Mark Kosick tied the game in the third for the Wolverines and Andy Hilbert had the game winner with 3:33 left in regulation. Josh Blackburn made 21 saves in the win, but Peter Aubry was spectacular at the other end, stopping 47 of 51 for the Lakers.
“We couldn’t score on our best chances,” said Berenson, “and certainly Aubry played a solid game for them.”
It was Mike Muldoon who scored the first-ever NCAA tournament goal for Mercyhurst and a Metro Atlantic Athletic Conference (MAAC) team, assisted by Louis Goulet. Goulet fished the puck from the right corner and passed to Muldoon in the slot. Blackburn, drawn right to defend against Goulet, left an essentially open net for Muldoon, who sent it home at 3:31 in the first to give the Lakers their initial lead.
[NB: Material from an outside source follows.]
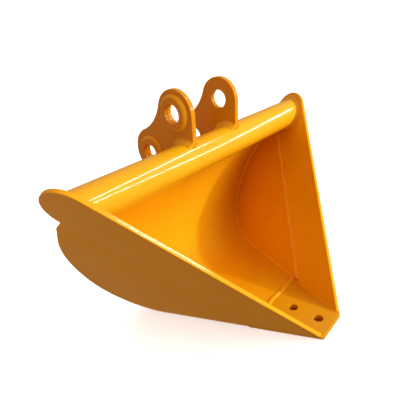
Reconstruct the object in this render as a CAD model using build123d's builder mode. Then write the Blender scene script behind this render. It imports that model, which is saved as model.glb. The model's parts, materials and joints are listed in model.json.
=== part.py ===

Four minutes later, The Wolverines answered with two goals six seconds apart, gaining momentum from Blackburn’s point-blank stonewall of Peter Rynshoven’s shot from the crease, six minutes and change into the game. At 7:11, Scott Matzka took the puck across the blue line into the Mercyhurst zone, changed directions, went from backhand to forehand, and wristed it clean past Aubry to tie it up.
Then at 7:17, after winning the ensuing post-goal faceoff, Mike Cammalleri put Michigan ahead by one with his slapshot from the top of the slot.
With two quick goals and a wide shot margin, the rest of the period seemed to belong to the Wolverines, until Brad Olsen put Mercyhurst back in it with his backhander at 18:31. Capitalizing on a turnover behind the Wolverine net, Olsen poked the puck in between Blackburn and the right post, low and close in.
The game remained tied at 2-2 through two, with Michigan outshooting Mercyhurst 36-15 going into the third.
Adam Tackaberry put the Lakers ahead with his goal at 6:15, picking up Jody Robinson’s rebound on a Laker power play. Blackburn stopped Robinson’s shot from the lower right circle but gave up a big hop that went to straight to Tackaberry, who tucked it in behind Blackburn from the left of the crease.
Behind a goal with a dozen minutes left in regulation, Kosick said the Wolverines were “definitely desperate. We had been getting chances all game.”
It was Kosick who made one of those chances count on the Michigan power play at 9:22 to tie the game yet again, netting a goal-scorer’s goal from the bottom of the left circle. Aubry went low, and the crashing Kosick went high to make it 3-3.
Hilbert’s one-timer from Jay Vancik and Mike Cammalleri won the day for the Wolverines at 16:27. Cammalleri took the draw in the left Laker circle and dropped it back for Vancik, who passed to Hilbert high in the slot. Hilbert fired and beat Aubry midway up on the glove side, nothing but net.
“This was definitely a tough game,” said Hilbert. “Both goaltenders played a great game in net. We knew it would tighten up in the end. We had nerves at the beginning, but we were able to pull it together in the end.”
Berenson said he liked the way the Wolverines played when they were behind in the third.
“Like Mark said, there was some desperation, but also there was some patience. We stuck to our team game in the third period, and that was important. Had they scored again it could have been lights out, but we got the goals we needed. We’ve been here before but still I like the way our team handled some adversity tonight.”
With a record of 26-12-5, Michigan advances to play the No. 2 seed St. Cloud State Huskies Sunday at 5:30 p.m. The MAAC champion Lakers end their season 22-12-5.
“This has been a tremendous experience for me personally and certainly for all of our kids,” said Gotkin. “This is something that we’ve never known or experienced but it really has been our honor.
“I’m sad … but I’m not disappointed. I’ve really had the privilege to work with 27 fantastic guys that made me look like a genius most nights.”